Even the celebrated Revolutions of 1848, usually explained as liberal and nationalist uprisings, carried a climatic backdrop. The years leading up to 1848 saw bitter winters and harvest failures across Europe. A significant European potato failure in 1845-1847 contributed to mass starvation, poverty, and unrest, and bread prices soared, fanning discontent from Paris to Vienna and Bucharest to Berlin. Political demands for freedom and representation were sharpened by the hunger in the streets.
Why This Matters
Kaniewski and colleagues emphasize that they’re not saying “cold weather caused revolutions.” Instead, they argue that climate acted as a catalyst, a force that amplified existing vulnerabilities and made crises more likely. Intense climatic episodes “triggered a cascade of environmental and human events that interacted”, the researchers conclude.
The lesson is uncomfortably clear. When harvests fail and the situation is not so good to begin with, hunger combines with anger to create revolt. The peasants who stormed the Bastille weren’t reading solar charts or volcanic records; they were demanding bread. Their desperation was influenced by climate, but it manifested very powerfully, very locally. England, with its well-established and supportive institutions, managed to weather the storm. In more fragile societies, the effects were devastating.

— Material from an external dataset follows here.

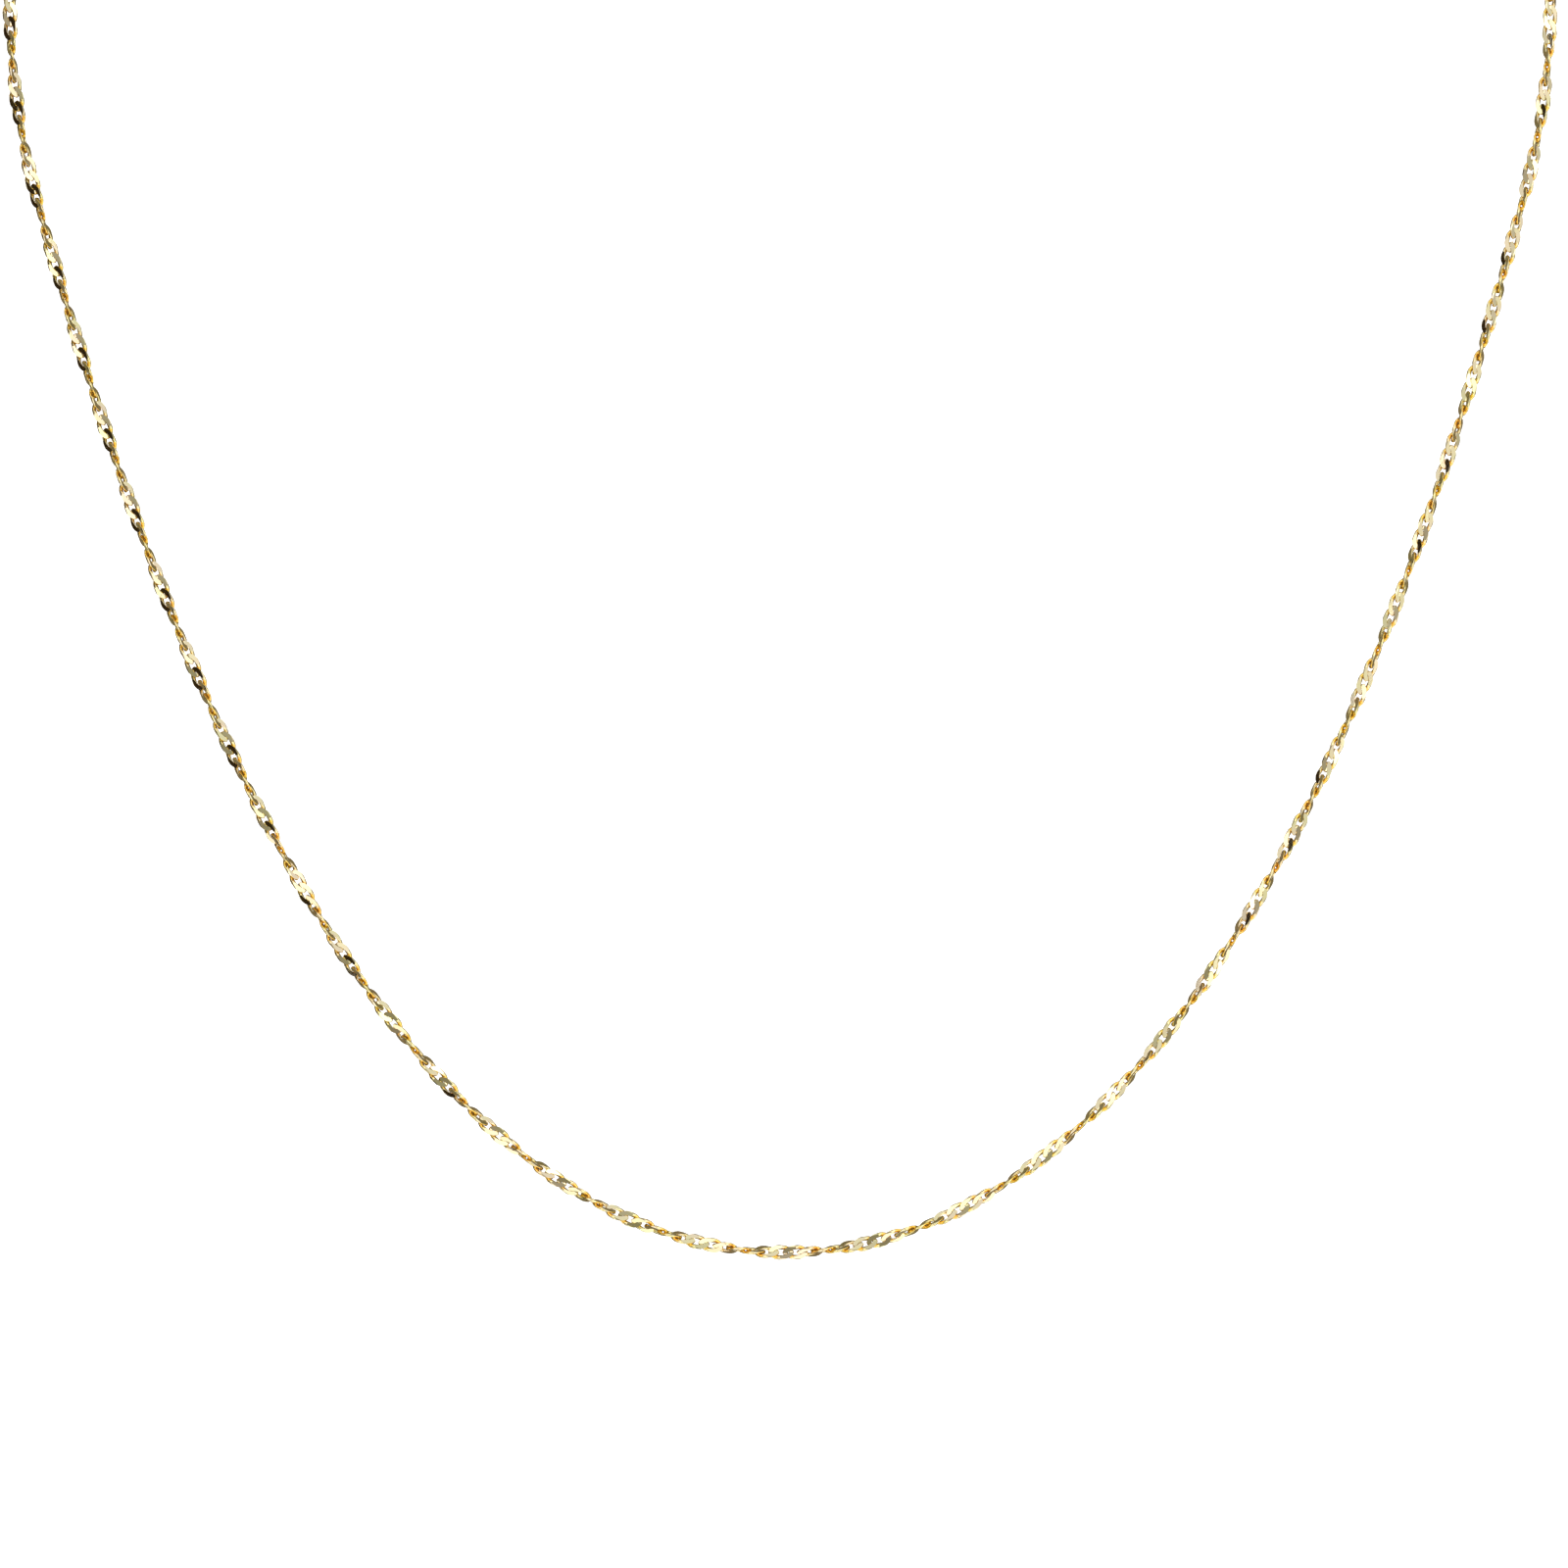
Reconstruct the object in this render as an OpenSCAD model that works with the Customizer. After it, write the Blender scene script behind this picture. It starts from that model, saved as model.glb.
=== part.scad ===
// Singapore chain necklace: a fine twisted chain in one closed loop, as it hangs round a neck.
// The front half hangs free from the shoulders, and a spring ring clasp closes the loop at the nape.
// Millimetres. X is to the right as seen from the front, the front faces -Y and Z is up.
// The origin is where the clasp rests on the nape.
// The loop is worked out on a flat sheet first: a hanging curve that runs smoothly into the
// round stretch that goes behind the neck. The sheet is then bent back over the shoulders.

/* [Loop] */
// Length of the whole closed loop, with the clasp and its rings
loop_length = 457.2; // [410:0.1:700]
// Width of the loop where it passes round the neck
neck_width = 126.4; // [112:0.1:140]
// Lean of the front stretch back from upright, in degrees
front_lean = 30; // [10:1:40]
// Climb of the back stretch above level, in degrees
nape_rise = 20; // [5:1:30]
// Radius of the bend over the shoulders
shoulder_radius = 45; // [15:1:55]

/* [Chain] */
// Width of the twisted chain across its links
chain_width = 1.35; // [1:0.05:1.8]
// Wire of the end link on each half of the chain
end_link_wire = 0.35; // [0.3:0.05:0.5]

/* [Clasp] */
// Outer diameter of the spring ring
clasp_diameter = 5.5; // [5:0.1:8]
// Thickness of the spring ring's tube
clasp_wire = 1.1; // [0.8:0.05:1.4]
// Wire of the clasp's eye
eye_wire = 0.5; // [0.4:0.05:0.8]
// Diameter of the thumb nub
nub_diameter = 0.6; // [0.4:0.05:0.8]
// How far the thumb nub stands out of the ring
nub_height = 0.7; // [0.4:0.05:1.2]
// Turn of the thumb nub up from the chain's line, in degrees
nub_angle = 50; // [30:1:90]

/* [Jump rings] */
// Wire of both jump rings
jump_ring_wire = 0.5; // [0.4:0.05:0.6]
// Room left inside each jump ring beside the two pieces that it joins
jump_ring_slack = 0.5; // [0.2:0.05:1.2]
// Play on each side of a jump ring in the hole that it passes through
ring_play = 0.2; // [0.15:0.05:0.4]
// Gap where one ring bears on another
link_gap = 0.1; // [0.05:0.01:0.12]

/* [Hidden] */

gold = [0.87, 0.69, 0.25];

// Sides of the chain's tube, and rings along each half of the chain
TUBE_SIDES = 8;
TUBE_RINGS = 40;
RING_FN = 96;
WIRE_FN = 48;
DEGREES = 180 / PI;

function asinh(x) = ln(x + sqrt(x * x + 1));

// The flat loop. Its hanging curve and its round stretch share a slope, join_angle, where they meet.
neck_radius = neck_width / 2;
half_loop = loop_length / 2;
function hanging_scale(slope) = neck_radius * sin(slope) / asinh(tan(slope));
function half_length(slope) =
    hanging_scale(slope) * tan(slope) + neck_radius * (180 - slope) / DEGREES;
function solve_slope(low, high, tries) =
    let (middle = (low + high) / 2)
    tries == 0 ? middle
    : half_length(middle) < half_loop ? solve_slope(middle, high, tries - 1)
    : solve_slope(low, middle, tries - 1);
join_angle = solve_slope(1, 89.9, 40);
hang = hanging_scale(join_angle);
hang_length = hang * tan(join_angle);
neck_level = sqrt(hang * hang + hang_length * hang_length) - hang + neck_radius * cos(join_angle);

// Slope, sideways place and height on the sheet, at a length along the loop from its lowest point
function slope_at(s) =
    s < hang_length ? atan(s / hang) : join_angle + (s - hang_length) / neck_radius * DEGREES;
function across_at(s) = s < hang_length ? hang * asinh(s / hang) : neck_radius * sin(slope_at(s));
function up_sheet_at(s) =
    s < hang_length ? sqrt(hang * hang + s * s) - hang : neck_level - neck_radius * cos(slope_at(s));

// The sheet's profile: straight up the front, round the shoulders and straight on to the nape
front_climb = 90 - front_lean;
bend_angle = front_climb - nape_rise;
bend_length = shoulder_radius * bend_angle / DEGREES;
bend_end = neck_level + bend_length;
function climb_at(v) =
    v < neck_level ? front_climb
    : v < bend_end ? front_climb - (v - neck_level) / shoulder_radius * DEGREES
    : nape_rise;
function ahead(climb) = [0, cos(climb), sin(climb)];
function bend_step(climb) =
    shoulder_radius * [0, sin(front_climb) - sin(climb), cos(climb) - cos(front_climb)];
function profile(v) =
    v < neck_level ? v * ahead(front_climb)
    : v < bend_end ? neck_level * ahead(front_climb) + bend_step(climb_at(v))
    : neck_level * ahead(front_climb) + bend_step(nape_rise) + (v - bend_end) * ahead(nape_rise);

// The clasp's inner side at the nape is the origin
nape = profile(neck_level + neck_radius) - clasp_wire / 2 * ahead(nape_rise);

// The fastening along the chain's line. Distances run from the nape and each way is positive.
through_hole = jump_ring_wire + 2 * ring_play;
function bearing(wire_a, wire_b) = (wire_a + wire_b) / 2 + link_gap;
function jump_ring_radius(held_wire) =
    (held_wire + end_link_wire + 2 * link_gap + jump_ring_slack + jump_ring_wire) / 2;

clasp_radius = (clasp_diameter - clasp_wire) / 2;
eye_radius = (through_hole + eye_wire) / 2;
end_link_radius = (through_hole + end_link_wire) / 2;
link_bearing = bearing(jump_ring_wire, end_link_wire);

eye_at = clasp_radius + clasp_wire / 2 + through_hole / 2;
clasp_jump_radius = jump_ring_radius(eye_wire);
clasp_jump_at = eye_at + eye_radius - bearing(eye_wire, jump_ring_wire) + clasp_jump_radius;
left_link_at = clasp_jump_at + clasp_jump_radius - link_bearing + end_link_radius;

end_jump_radius = jump_ring_radius(clasp_wire);
end_jump_at = clasp_radius - bearing(clasp_wire, jump_ring_wire) + end_jump_radius;
right_link_at = end_jump_at + end_jump_radius - link_bearing + end_link_radius;

// Places its children on the chain's line at a distance from the nape, to the right if positive:
// their X runs along the line, their Y away from the neck and their Z out of the sheet.
module along_nape(distance) {
    turn = distance / neck_radius * DEGREES;
    v = neck_level + neck_radius * cos(turn);
    translate([neck_radius * sin(turn), 0, 0] + profile(v) - nape)
        rotate([nape_rise, 0, 0])
            rotate([0, 0, -turn])
                children();
}

module flat_ring(radius, wire) {
    rotate_extrude($fn = RING_FN)
        translate([radius, 0])
            circle(d = wire, $fn = WIRE_FN);
}

module upright_ring(radius, wire) {
    rotate([90, 0, 0])
        flat_ring(radius, wire);
}

// One ring of the tube's points. The flats of the tube lie on the chain's full width.
function tube_ring(s) =
    let (
        v = up_sheet_at(s),
        climb = climb_at(v),
        out = [0, -sin(climb), cos(climb)],
        along = cos(slope_at(s)) * [1, 0, 0] + sin(slope_at(s)) * ahead(climb),
        side = cross(out, along),
        centre = [across_at(s), 0, 0] + profile(v) - nape,
        reach = chain_width / 2 / cos(180 / TUBE_SIDES)
    )
    [for (i = [0:TUBE_SIDES - 1])
        let (turn = 360 * (i + 0.5) / TUBE_SIDES)
        centre + reach * (cos(turn) * side + sin(turn) * out)];

// The tube of one half, on the +X side, from the lowest point to a distance from the nape
module half_tube(end_distance) {
    spacing = (half_loop - end_distance) / (TUBE_RINGS - 1);
    points = [for (k = [0:TUBE_RINGS - 1]) each tube_ring(k * spacing)];
    walls = [
        for (k = [0:TUBE_RINGS - 2])
            for (i = [0:TUBE_SIDES - 1])
                let (
                    j = (i + 1) % TUBE_SIDES,
                    near = k * TUBE_SIDES,
                    far = near + TUBE_SIDES
                )
                each [[near + i, far + i, near + j], [near + j, far + i, far + j]]
    ];
    last = (TUBE_RINGS - 1) * TUBE_SIDES;
    first_cap = [for (i = [0:TUBE_SIDES - 1]) i];
    last_cap = [for (i = [TUBE_SIDES - 1:-1:0]) last + i];
    polyhedron(points = points, faces = concat(walls, [first_cap, last_cap]));
}

module chain_left() {
    color(gold) {
        mirror([1, 0, 0])
            half_tube(left_link_at + end_link_radius);
        along_nape(-left_link_at)
            upright_ring(end_link_radius, end_link_wire);
    }
}

module chain_right() {
    color(gold) {
        half_tube(right_link_at + end_link_radius);
        along_nape(right_link_at)
            upright_ring(end_link_radius, end_link_wire);
    }
}

// The spring ring stands upright on the neck's skin, with its eye to the left
module clasp() {
    color(gold)
        along_nape(0) {
            upright_ring(clasp_radius, clasp_wire);
            translate([-eye_at, 0, 0])
                upright_ring(eye_radius, eye_wire);
            rotate([0, -nub_angle, 0])
                translate([clasp_radius, 0, 0])
                    rotate([0, 90, 0])
                        cylinder(d = nub_diameter, h = clasp_wire / 2 + nub_height, $fn = WIRE_FN);
        }
}

module clasp_jump_ring() {
    color(gold)
        along_nape(-clasp_jump_at)
            flat_ring(clasp_jump_radius, jump_ring_wire);
}

module end_jump_ring() {
    color(gold)
        along_nape(end_jump_at)
            flat_ring(end_jump_radius, jump_ring_wire);
}

chain_left();
chain_right();
clasp();
clasp_jump_ring();
end_jump_ring();
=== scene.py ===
import math
import random

import bmesh
import bpy
from bpy.props import FloatProperty, FloatVectorProperty, IntProperty, PointerProperty
from bpy.types import Operator, Panel, PropertyGroup
from mathutils import Matrix, Quaternion, Vector


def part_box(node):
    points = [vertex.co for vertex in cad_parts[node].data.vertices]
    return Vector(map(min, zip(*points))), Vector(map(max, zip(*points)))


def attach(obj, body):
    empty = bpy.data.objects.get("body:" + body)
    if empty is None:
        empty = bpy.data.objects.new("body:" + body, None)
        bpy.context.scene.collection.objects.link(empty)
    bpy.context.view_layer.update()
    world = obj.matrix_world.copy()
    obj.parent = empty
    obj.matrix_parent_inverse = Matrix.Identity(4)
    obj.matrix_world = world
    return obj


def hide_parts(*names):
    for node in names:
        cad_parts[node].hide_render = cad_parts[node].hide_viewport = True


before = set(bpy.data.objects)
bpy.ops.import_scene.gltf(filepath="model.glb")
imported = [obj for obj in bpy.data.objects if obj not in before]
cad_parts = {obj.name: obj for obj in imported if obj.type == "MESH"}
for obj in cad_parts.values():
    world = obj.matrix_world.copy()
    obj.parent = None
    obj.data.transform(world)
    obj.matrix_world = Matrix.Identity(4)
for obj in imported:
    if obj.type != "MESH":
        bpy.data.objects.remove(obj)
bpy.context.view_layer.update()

bl_info = {
    "name": "Singapore chain necklace",
    "version": (1, 0, 0),
    "blender": (4, 5, 0),
    "location": "3D View > Sidebar > Necklace",
    "description": "A fine twisted gold chain in one closed loop, with its clasp, on a pale stage",
    "category": "Add Mesh",
}

MM = 0.001
BODY = "root"
HALVES = {"left": -1, "right": 1}

# Half turns that the chain has made at a few places of each half, as the photo shows them:
# millimetres from the lowest point, half turns
TURNS = {
    "left": ((0.0, 0.0), (9.95, 1.5), (61.7, 9.5), (117.8, 17.5)),
    "right": ((0.0, 0.0), (3.5, 0.5), (27.2, 3.5), (53.4, 7.5), (93.75, 13.5), (123.6, 18.5)),
}
# Length of a half turn beyond the last of these places, in millimetres
HALF_TURN_LENGTH = 6.67

# How finely each bent wire is made: sections along it and sides round it
LINK_FINENESS = (12, 6)
END_LINK_FINENESS = (24, 8)
CLASP_FINENESS = (48, 16)
GATE_FINENESS = (16, 16)
EYE_FINENESS = (32, 12)
JUMP_RING_FINENESS = (40, 12)
NUB_SIDES = 16

# Places of the materials in the links' meshes; the crooks at the ends of each link carry painted reflection
WIRE, FLAT, CROOK_REFLECTION = range(3)

# The clasp's gate: how far past the thumb nub it starts, and how far each end laps into the ring
GATE_END = math.radians(4)
GATE_LAP = math.radians(8)

# The fine seam of a jump ring: how wide it is, and where the wire starts behind it
SEAM = math.radians(3)
SEAM_START = math.radians(70)

# How far the chain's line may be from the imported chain
LINE_TOLERANCE = 0.3 * MM

# The gold's noise: how often its clouds of colour and its polishing streaks repeat in a metre
CLOUD_SCALE = 700.0
STREAK_SCALE = 6000.0
# What its colour wavers between, as shares of its tint
ROSY = (1.0, 0.95, 1.0)
GREENISH = (0.95, 1.0, 0.84)
# How far its roughness wavers, and the depth and strength of its grain
ROUGHNESS_SPREAD = 0.3
GRAIN_DEPTH = 0.02 * MM
WIRE_GRAIN = 0.15
FLAT_GRAIN = 0.05

# The photo: pixels along each side, and the pixel of the chain's lowest point
PHOTO_SIDE = 1600
LOWEST_PIXEL = (802.7, 1277.9)
SENSOR_WIDTH = 36.0

# The room dims towards the camera's side, from where a way has the first share of it to the second
CAMERA_SIDE = (0.0, -0.94, -0.34)
DIMMING = (-0.1, 0.8)
DIM_TINT = (1.0, 0.93, 0.70)
PALE_GLOW = (1.0, 0.97, 0.90)


def length(name, description, default):
    return FloatProperty(name=name, description=description, default=default, min=0.0, precision=5,
                         subtype="DISTANCE", unit="LENGTH")


def angle(name, description, default):
    return FloatProperty(name=name, description=description, default=math.radians(default),
                         subtype="ANGLE", unit="ROTATION")


def share(name, description, default):
    return FloatProperty(name=name, description=description, default=default, min=0.0, max=1.0,
                         subtype="FACTOR")


def colour(name, description, default):
    return FloatVectorProperty(name=name, description=description, default=default, size=3,
                               min=0.0, max=1.0, subtype="COLOR")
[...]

Today, we’re also in a climate crisis. The weather is getting hotter year after year, triggering extreme events and affecting our already overpressured agricultural systems. The details differ, but the dynamic is familiar: environmental shocks collide with fragile politics and widening inequality. If anything, the effects we feel today are much stronger than the ones in the Little Ice Age. If this study has a warning, it’s that climate change doesn’t can easily alter fragile societies. Are we really that much better prepared than 18th century France?
The study was published in the journal Global and Planetary Change.